[Dataset items]
§ §

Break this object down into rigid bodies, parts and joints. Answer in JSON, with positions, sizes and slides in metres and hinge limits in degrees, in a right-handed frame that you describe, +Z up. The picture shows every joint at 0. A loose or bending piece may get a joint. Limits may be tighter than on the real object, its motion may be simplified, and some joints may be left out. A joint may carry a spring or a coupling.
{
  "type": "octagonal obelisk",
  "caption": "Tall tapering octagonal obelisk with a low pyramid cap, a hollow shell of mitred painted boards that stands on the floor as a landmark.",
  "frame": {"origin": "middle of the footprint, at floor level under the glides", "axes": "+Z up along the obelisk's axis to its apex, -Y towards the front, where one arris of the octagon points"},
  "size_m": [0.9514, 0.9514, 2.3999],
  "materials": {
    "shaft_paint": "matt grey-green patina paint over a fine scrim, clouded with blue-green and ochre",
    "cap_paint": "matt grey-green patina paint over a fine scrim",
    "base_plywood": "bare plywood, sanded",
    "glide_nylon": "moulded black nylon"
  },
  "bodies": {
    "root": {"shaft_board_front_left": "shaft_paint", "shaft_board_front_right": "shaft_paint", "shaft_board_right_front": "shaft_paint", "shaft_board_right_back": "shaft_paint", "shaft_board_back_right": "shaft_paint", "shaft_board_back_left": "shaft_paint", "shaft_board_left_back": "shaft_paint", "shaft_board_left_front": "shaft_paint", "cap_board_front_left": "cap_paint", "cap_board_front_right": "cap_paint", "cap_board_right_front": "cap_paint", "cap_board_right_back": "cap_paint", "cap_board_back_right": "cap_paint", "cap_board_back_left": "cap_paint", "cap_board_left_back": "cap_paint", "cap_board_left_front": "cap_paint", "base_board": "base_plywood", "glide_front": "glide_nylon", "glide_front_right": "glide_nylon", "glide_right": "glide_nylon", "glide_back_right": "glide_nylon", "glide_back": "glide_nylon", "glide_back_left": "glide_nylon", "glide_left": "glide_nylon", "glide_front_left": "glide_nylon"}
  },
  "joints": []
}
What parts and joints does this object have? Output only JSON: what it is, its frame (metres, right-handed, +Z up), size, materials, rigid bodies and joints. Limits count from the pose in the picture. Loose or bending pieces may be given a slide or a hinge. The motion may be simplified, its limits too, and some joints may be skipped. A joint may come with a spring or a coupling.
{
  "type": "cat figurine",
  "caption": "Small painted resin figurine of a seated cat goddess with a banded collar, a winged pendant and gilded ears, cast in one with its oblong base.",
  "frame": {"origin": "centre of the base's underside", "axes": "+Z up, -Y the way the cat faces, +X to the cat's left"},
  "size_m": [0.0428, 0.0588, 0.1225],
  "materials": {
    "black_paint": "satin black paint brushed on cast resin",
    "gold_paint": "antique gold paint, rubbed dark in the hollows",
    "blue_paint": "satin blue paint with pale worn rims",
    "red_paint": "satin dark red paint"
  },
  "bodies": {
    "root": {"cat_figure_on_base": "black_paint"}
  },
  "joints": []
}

§ §

TASK DETAILS → Copy out each line exactly as written.

EXERCISE RESULT →
Break this object down into rigid bodies, parts and joints. Answer in JSON, with positions, sizes and slides in metres and hinge limits in degrees, in a right-handed frame that you describe, +Z up. The picture shows every joint at 0. A loose or bending piece may get a joint. Limits may be tighter than on the real object, its motion may be simplified, and some joints may be left out. A joint may carry a spring or a coupling.
{
  "type": "octagonal obelisk",
  "caption": "Tall tapering octagonal obelisk with a low pyramid cap, a hollow shell of mitred painted boards that stands on the floor as a landmark.",
  "frame": {"origin": "middle of the footprint, at floor level under the glides", "axes": "+Z up along the obelisk's axis to its apex, -Y towards the front, where one arris of the octagon points"},
  "size_m": [0.9514, 0.9514, 2.3999],
  "materials": {
    "shaft_paint": "matt grey-green patina paint over a fine scrim, clouded with blue-green and ochre",
    "cap_paint": "matt grey-green patina paint over a fine scrim",
    "base_plywood": "bare plywood, sanded",
    "glide_nylon": "moulded black nylon"
  },
  "bodies": {
    "root": {"shaft_board_front_left": "shaft_paint", "shaft_board_front_right": "shaft_paint", "shaft_board_right_front": "shaft_paint", "shaft_board_right_back": "shaft_paint", "shaft_board_back_right": "shaft_paint", "shaft_board_back_left": "shaft_paint", "shaft_board_left_back": "shaft_paint", "shaft_board_left_front": "shaft_paint", "cap_board_front_left": "cap_paint", "cap_board_front_right": "cap_paint", "cap_board_right_front": "cap_paint", "cap_board_right_back": "cap_paint", "cap_board_back_right": "cap_paint", "cap_board_back_left": "cap_paint", "cap_board_left_back": "cap_paint", "cap_board_left_front": "cap_paint", "base_board": "base_plywood", "glide_front": "glide_nylon", "glide_front_right": "glide_nylon", "glide_right": "glide_nylon", "glide_back_right": "glide_nylon", "glide_back": "glide_nylon", "glide_back_left": "glide_nylon", "glide_left": "glide_nylon", "glide_front_left": "glide_nylon"}
  },
  "joints": []
}
What parts and joints does this object have? Output only JSON: what it is, its frame (metres, right-handed, +Z up), size, materials, rigid bodies and joints. Limits count from the pose in the picture. Loose or bending pieces may be given a slide or a hinge. The motion may be simplified, its limits too, and some joints may be skipped. A joint may come with a spring or a coupling.
{
  "type": "cat figurine",
  "caption": "Small painted resin figurine of a seated cat goddess with a banded collar, a winged pendant and gilded ears, cast in one with its oblong base.",
  "frame": {"origin": "centre of the base's underside", "axes": "+Z up, -Y the way the cat faces, +X to the cat's left"},
  "size_m": [0.0428, 0.0588, 0.1225],
  "materials": {
    "black_paint": "satin black paint brushed on cast resin",
    "gold_paint": "antique gold paint, rubbed dark in the hollows",
    "blue_paint": "satin blue paint with pale worn rims",
    "red_paint": "satin dark red paint"
  },
  "bodies": {
    "root": {"cat_figure_on_base": "black_paint"}
  },
  "joints": []
}